A lovely easy trail.  

Thanks for looking. 

Day 282 – Running out of ink!

 and some more food sketching. 

 Brownie and chocolate chip ice cream desert  at the Wild Plum Tea Room.  I think I might be obsessed with food but it was delicious served on a sweet pink and white rose china plate including a doily.  

I used my kuretake brush pen  and a pitt pen plus caran d’ache. 

Need to add something to the title. Maybe a plum because I didn’t space the lettering out enough. 

 

 A warning about the kuretake brush pen.  I love it. I got a converter for it too but it runs out very quickly when doing a large sketch like this one with all the black line work. I think I refilled it three times in the process. My Pentel brush pen which I left back at home would still be full of ink. I guess it’s a small price to pay for being able to use  platinum carbon black ink in a brush pen but it’s annoying to refill so frequently.  

 The other day I went out sketching and ran out of ink. It was especially great for sketching trees but I ran out before I could finish. 

Now I have to drive back up the mountain and finish this. To make the scenario perfect I left my Pentel brush pen at home 234 miles away. Not fun to refill the pen with a bottle of ink in the car. Sigh! 

Thanks for looking!!


Day 281 – The Wild Plum Tea Room

 

Lunch on a deck over a streams surrounded by flowering trees. Spring at its best in Gatlinburg. 
 

 Great charming ambience, terrific food on assorted old china plates. Wait staff is fabulous. 

 

  

 

This place won a well deserved Trip Advisor award of excellence in 2014. We will go back maybe even tomorrow!! 

I need to draw their lobster pie. Mike high lobster pie!! 

 

Desert was a gooey brownie sundae with chocolate chip ice cream with a wedge of pineapple.  I still have to paint it.  

This is colored with caran d’ache crayons over a watercolor base done with the crayons. Inked with my trusty Kuretake brush pen filled with Carbon Platinum black ink. 

Wish I had a few more things flowing over the border. Maybe I will cut something out and stick a few leaves on it?! Probably not.  On to the next picture. 

Thanks for looking. 

Day 277- Earls

finishing up Atlanta sketches.
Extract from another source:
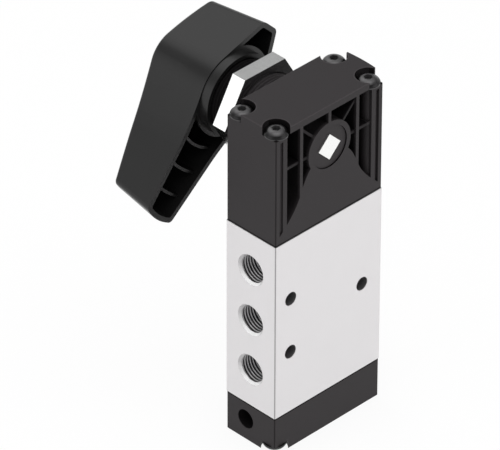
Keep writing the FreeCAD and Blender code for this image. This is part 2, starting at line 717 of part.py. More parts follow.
def make_actuator_housing():
    """Ribbed housing round the rotor, with the threaded neck at its back."""
    low = BODY_TOP + HALF_GASKET
    block = upright_block(SIDE_X, -FRONT_Y, low, TOTAL_HEIGHT, MOULDING_FILLET)
    block = block.makeFillet(TOP_EDGE_FILLET, edges_at(block, AXIS_Z, TOTAL_HEIGHT))
    neck = along_y(NECK_RADIUS, 0, NECK_END_Y)
    neck = neck.makeChamfer(NECK_CHAMFER, edges_at(neck, AXIS_Y, NECK_END_Y))
    shell = block.fuse([side_pad(), neck])
    cavity = box(-CAVITY_HALF_WIDTH, CAVITY_HALF_WIDTH, CAVITY_FRONT_Y, CAVITY_BACK_Y, low, CAVITY_TOP)
    wall = DETENT_BALL_RADIUS + DETENT_WALL
    tower_start = REAR_JOURNAL_RADIUS + DETENT_TOWER_GAP
    tower_front = ECCENTRIC_WIDTH / 2 + DETENT_FIT
    tower = box(tower_start, CAVITY_HALF_WIDTH, tower_front, CAVITY_BACK_Y, SHAFT_Z - wall, SHAFT_Z + wall)
    cuts = [cavity.cut(tower), mirrored(front_pocket()), mirrored(side_groove())]
    cuts.append(along_y(FRONT_HOLE_RADIUS, FRONT_Y, 0))
    cuts.append(along_y(NECK_BORE_RADIUS, CAVITY_BACK_Y - NECK_BORE_LEAD, NECK_END_Y))
    for corner in top_corners():
        cuts.append(corner_notch(corner, TOTAL_HEIGHT - NOTCH_DEPTH, TOTAL_HEIGHT))
        cuts.append(Part.makeCylinder(SCREW_HOLE_RADIUS, HOUSING_HEIGHT, corner + AXIS_Z * low))
    bore_start = Vector(tower_start, DETENT_Y, SHAFT_Z)
    cuts.append(Part.makeCylinder(DETENT_BALL_RADIUS + DETENT_FIT, WIDTH / 2, bore_start, AXIS_X))
    return shell.cut(cuts).removeSplitter()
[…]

As usual we hit the restaurants. 

 

Earls on Flat Shoals Road in East Atlanta Village was the perfect spot for an outside lunch on a gorgeous spring day.

 Hamburgers were cooked to order and delicious. Sweet potatoes fried were perfect and the Dijon cranberry dipping sauce was some kind of heaven.  Tasted like it had a bit of horseradish sauce it it too. Yumm. The tea was just the way I like it. Lots of ice too. 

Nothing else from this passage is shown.